Klaus Ahlfänger
Allein unter Tätowierten
Sollte man jemals wegen eines Deliktes nach mir fahnden, würde es in der
Personenbeschreibung wohl wie folgt lauten: „Besonders auffällig ist, dass der Gesuchte
keinerlei Tätowierungen aufweist“
Es heißt, dass 80 Prozent der Gefängnisinsassen sich irgendwelche Tattoos haben sticheln
lassen, wobei die direkt unter dem Auge applizierte sogenannte Knastträne wohl am
bekanntesten ist. Die Berechtigung für das Anbringen dieses Kennzeichens muss im
wahrsten Sinne des Wortes mittels zehnjähriger Dauerhaft „ersessen“ werden und
selbstverständlich darf man auch weitere Knast-Dekaden mit zusätzlichen Tränen
dokumentieren.
Noch vor Jahren waren tätowierte junge Männer nicht schwiegermutterkompatibel und es kullerten reichlich Tränen, wenn der
klassische Satz fiel: „So einer kommt mir nicht ins Haus!“ Mit dieser Aussage würden Eltern heutzutage ihre Tochter zu ewiger
Jungfernschaft verdonnern, weil der Tätowierungsirrsinn längst über die hohen Gefängnismauern hinweggeschwappt ist und
seitdem wohl täglich mehrere Quadratkilometer Hautpartien mit irgendwelchen Ornamenten oder gruseligen Tiersymbolen
lebenslänglich verschandelt werden. Einst waren die Tattoo-Studios in schmuddeligen Hinterhöfen angesiedelt und es gehörten
schon Mut und Überwindung dazu, sich in einem unhygienischen Kabuff den Namen seiner Freundin einfärben zu lassen. Wer
sich heutzutage diese schmerzhaften Sticheleien antun möchte, kann diese Prozedur in einem Ambiente über sich ergehen
lassen, das durchaus mit dem eines gutgeführten Friseursalons vergleichbar ist.
Die Tätowierten sind eine klassenlose Gesellschaft.

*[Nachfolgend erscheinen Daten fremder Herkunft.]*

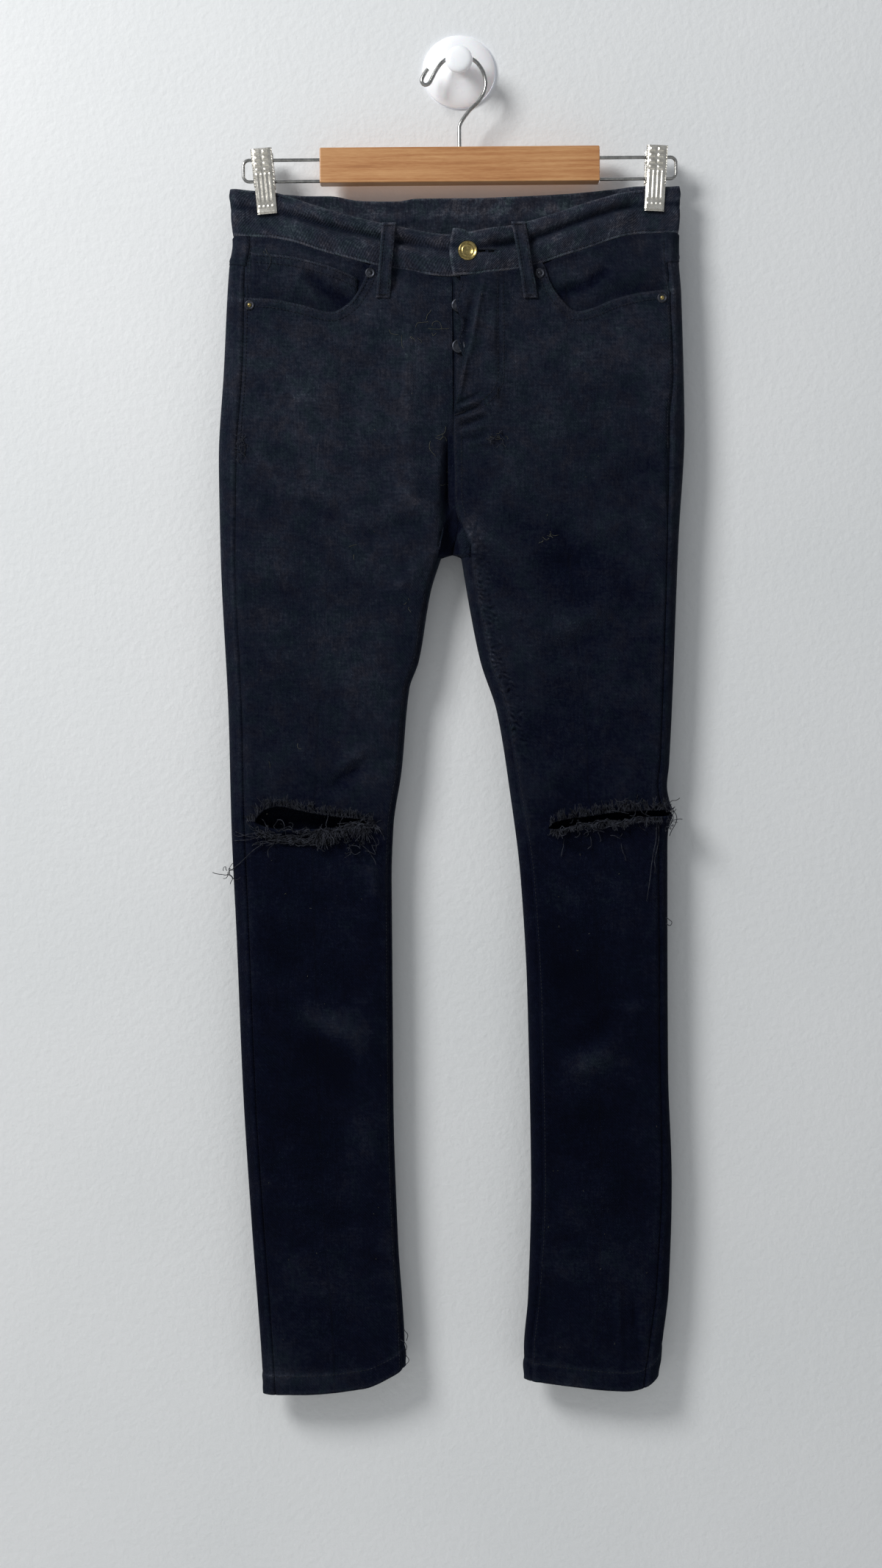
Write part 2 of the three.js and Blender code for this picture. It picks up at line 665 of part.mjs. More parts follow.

Menschen aus allen sozialen Schichten laufen wie lebende Grafitti-Wände
herum – und selbst Alter schützt nicht vor der blauen Farbtinktur, der man wohl verbotenerweise eine suchtauslösende Substanz
beigemischt hat. Befeuert wird dieses selbstzerstörerische Hautgemetzel durch Promis, die mit sichtbarem Stolz ihre Tattoos
präsentieren und zudem auch diejenigen gern erwähnen, die sie sich an den verborgensten Stellen ihre Körpers haben stechen
lassen.
Bei diesem Thema kommt man um die Erwähnung des sogenannten Arschgeweihs nicht herum. Hier deutet eigentlich schon die
erste Silbe dieser Wortbildung darauf hin, wozu diese aus den tiefliegenden Hosen hervorlugenden Hautverfärbungen wirklich
nütze sind. Spätestens bei den Geburtsvorbereitungen kommt bei den Geweihträgerinnen Reue auf, wenn es den Ärzten im
Tattoo-Wirrwar nicht möglich ist, die richtige Einstichstelle für eine Periduralanästhesie zu finden.
Und dann noch die Frage: Wie mögen wohl all diese Tattoo-Jünger gegen Lebensende aussehen, wenn die Haut faltig wird und
sich Altersflecken ununterscheidbar mit den einst teuer bezahlten Farbinjektionen vermischen? „Rocky Horror Picture Show“ im
Altersheim – eine schreckliche Vision!